Выбрать главу

Полли любила, напевая, мыть Нелл в огромной сияющей белизной ванне с львиными головами и лапами по бокам. Она укладывала Нелл на высоченную железную кровать с продавленным, но мягким матрасом, с пыльными и истрепанными одеялами, которые ранее использовались для заворачивания ворованной утвари.

Нелл внимательно постигала уклад жизни и новые правила. Пища здесь подавалась время от времени, вовсе не по часам, но кто был голоден, свободно мог взять себе что угодно — в буфете или из холодильника; и никто не бил за это по щекам, и не кричал, и даже не удивлялся. Если тебе нужны были новые носки или чистые чулки, то приходилось добывать их самой, иначе никто не позаботится; а старые приходилось вовремя стирать — и помнить об этом, иначе вскоре будет не в чем пойти. Нелл это устраивало, хотя приходилось порой ходить в школу в мокрых носках, что было неудобно. Нелл утешала себя тем, что она всегда вновь убежит, если ей что-то не понравится. Если удалось однажды — удастся и дважды.

— Улыбайся почаще, — говорила ей Полли. — Все трын-трава, все так весело!

Вскоре Нелл вновь научилась всем улыбаться, и не с целью угодить, а потому что жизнь была легка и весела; и она вновь прыгала, хотя могла спокойно ходить, но это хороший знак, который означал, что Нелл совершенно позабыла мысль о побеге.

Она приняла ферму как свой дом. Хотя иногда задумывалась над тем, кто же ее настоящие родители. Ей хотелось спросить, но она знала, что вопросы здесь не поощряются. Если вы здесь — вас принимали, но и вы должны принять все, как есть.

Мысль о родных, о родном доме временами поселяла в душе Нелл печаль.
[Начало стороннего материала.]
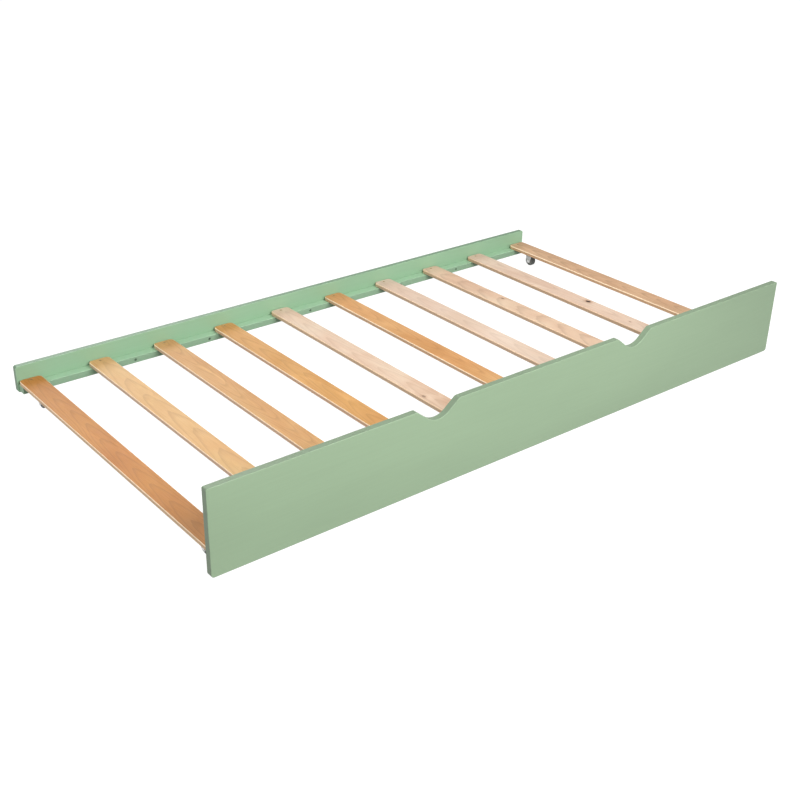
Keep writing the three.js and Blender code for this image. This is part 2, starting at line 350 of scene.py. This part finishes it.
def add(tree, kind, inputs=None, output=0, **settings):
    """Adds a node, sets or links its inputs, and returns one of its outputs."""
    node = tree.nodes.new(kind)
    for key, value in settings.items():
        setattr(node, key, value)
    set_inputs(tree, node, inputs or {})
    return node.outputs[output]


def math_node(tree, operation, a, b=0.0):
    """The result of one operation on two values, of which some operations use only the first."""
    return add(tree, "ShaderNodeMath", {0: a, 1: b}, operation=operation)


def scaled_place(tree, scale=(1, 1, 1), shift=(0, 0, 0)):
    """The place on the bed, scaled and shifted for a texture."""
    here = add(tree, "ShaderNodeTexCoord", output="Object")
    return add(tree, "ShaderNodeMapping", {"Vector": here, "Scale": scale, "Location": shift})


def place_along(tree, axis):
    """The place on the bed along one axis."""
    return add(tree, "ShaderNodeSeparateXYZ", {"Vector": scaled_place(tree)}, output=axis)


def noise(tree, vector, scale, detail=3.0, roughness=0.5, distortion=0.0):
    """Smooth noise, mostly between 0.3 and 0.7, and finer with a larger scale."""
    inputs = {"Vector": vector, "Scale": scale, "Detail": detail}
    inputs.update({"Roughness": roughness, "Distortion": distortion})
    return add(tree, "ShaderNodeTexNoise", inputs)


def spread(tree, value, low, high, to_low=0.0, to_high=1.0):
    """A value mapped from one range to another, and held inside it."""
    inputs = {"Value": value, "From Min": low, "From Max": high}
    inputs.update({"To Min": to_low, "To Max": to_high})
    return add(tree, "ShaderNodeMapRange", inputs)


def mix(tree, factor, a, b):
    """Colour a, turning into colour b as the factor goes from 0 to 1."""
    inputs = {0: factor, MIX_COLOUR_A: a, MIX_COLOUR_B: b}
    return add(tree, "ShaderNodeMix", inputs, MIX_COLOUR_OUTPUT, data_type="RGBA")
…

Она раскачивала языком свои шатающиеся молочные зубы, и это было хотя и больно, но приносило определенную пользу: чем быстрее вывалятся старые, тем скорее вырастут новые: большие и белые. Так же она намеренно расшатывала в душе болезненный вопрос: кто она и откуда. Она вспоминала о Роуз, которая мочилась до ночам в постель, и скучала по ней, и думала: как там Роуз без нее? Она вспоминала старика и двух старух, всех в морщинах, в странном, темном, огромном доме; она помнила, как пекла тосты перед камином. Иногда она делала тосты для Полли и Клайва, иногда и для их друзей, если они приходили к завтраку. Нелл собирала пустые бутылки, подсчитывала их и серьезно говорила: «Тринадцать! О, мой Бог!» — и все смеялись.

Она не любила лишь мысли об огне: это нагоняло на нее страх, тоску и смутные воспоминания о рушащихся со страшным звуком стенах, под которыми остались двое добрых стариков. И еще в воспоминаниях остался странный певучий звук, и печальный, и приносящий счастье одновременно. Ей снилось одно место, и ей казалось, что оттуда она и произошла: там внизу блестело на солнце море, и над головой был небосвод, и теплый ветер обдувал лицо, и все было так прекрасно… Это и есть рай, думала она.

Тем временем было и чтение, и чистописание, и заучивание таблиц, и игры с друзьями, и разговоры. Это было новое открытие большого мира. Поначалу Нелл была застенчива, тиха и послушна.

— Какая умница ваша девочка, — говорила Полли мисс Нэйн, учительница. — Это награда для матери! — И Полли сияла от удовольствия.

Со временем, конечно, послушание пропало, и Нелл стала и более вздорной, и более живой. Однако она никогда не была вредной, и никогда никого не мучила; она легко сходилась с друзьями, и все хотели с ней дружить.

Школа давалась ей легко — и приносила радость. У Нелл был маленький радиоприемник, подаренный ей друзьями Клайва. Приемник был отнюдь не дешевенький, принимал много станций, и временами Нелл сидела перед ним, слушая, озадаченная, стараясь понять, что же представляет из себя этот огромный мир. А понять было нелегко! Когда ей надоедали сообщения, она искала музыку и слушала песенки. Телевизора на ферме не было: не из принципа, а лишь оттого, что окружавшие ферму горы мешали хорошему изображению, и на экранах были одни помехи. Вот так Нелл и проводила дни: читала, разговаривала, прыгала и была счастлива.

Надо сказать, что занятия Полли и Клайва можно оправдать лишь одним тем фактом, что они взяли девочку к себе, и девочка росла здоровой и счастливой. Если у них такой ребенок, думали деревенские жители, то они и сами неплохие люди. К тому же, Нелл была талантлива. Когда ей исполнилось девять, она впервые участвовала в конкурсе детского рисунка «До десяти» и заняла первое место. К десяти годам Нелл стала первой ученицей в школе.

Но тут мы забежали вперед. Оставим же пока Нелл расти на отдаленной ферме — и вернемся к другим героям.